É, então, em múltiplas dimensões que Spell Reel, resultado de seis anos de trabalho subvencionado entre a Alemanha, a França, o Reino Unido, Portugal, se joga: é ao mesmo tempo uma cápsula do tempo, um registo de um trabalho de recuperação e transmissão, um ensaio sobre a memória, as imagens e a História (e sobre o modo como elas transmitem a História), um documentário sobre o modo como um país redescobre a sua herança, um estudo sobre o cinema enquanto educador mas também enquanto revelador inesperado, um diálogo constante entre presente e passado, um confronto com fantasmas… Uma espécie de “toca de coelho” que se vai abrindo progressivamente mais, ou um corredor cujas portas dão para outros corredores, onde as imagens e os sons dialogam, comunicam, constroem, desconstroem, reconstroem.

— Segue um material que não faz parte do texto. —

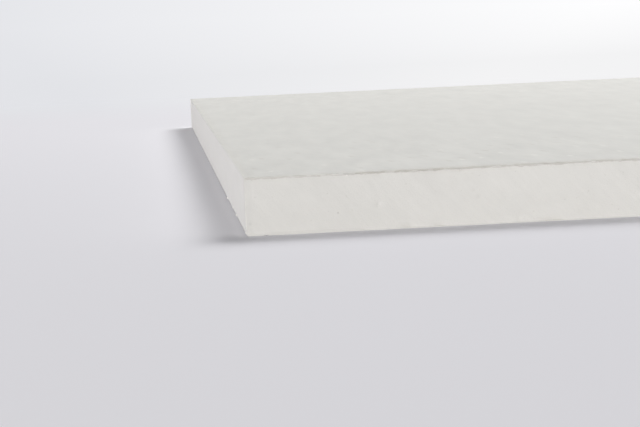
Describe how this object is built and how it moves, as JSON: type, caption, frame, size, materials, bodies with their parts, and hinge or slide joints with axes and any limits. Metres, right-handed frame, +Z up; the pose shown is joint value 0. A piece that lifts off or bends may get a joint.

Spell Reel não se esgota numa única visão, exige ser revisto para se conseguir apreender tudo o que nele se joga, mas marca um real passo em frente no trabalho que Filipa César tem realizado para cinema ao longo dos últimos anos – onde as suas curtas podiam ser demasiado áridas e conceptuais, Spell Reel é tudo menos um filme “de artista”, atinge uma legibilidade quase cristalina no modo como trabalha a montagem para envolver o espectador no seu sortilégio. Uma experiência apaixonante, tão apaixonante como a história que se conta por entre as imagens que lhe estão na origem.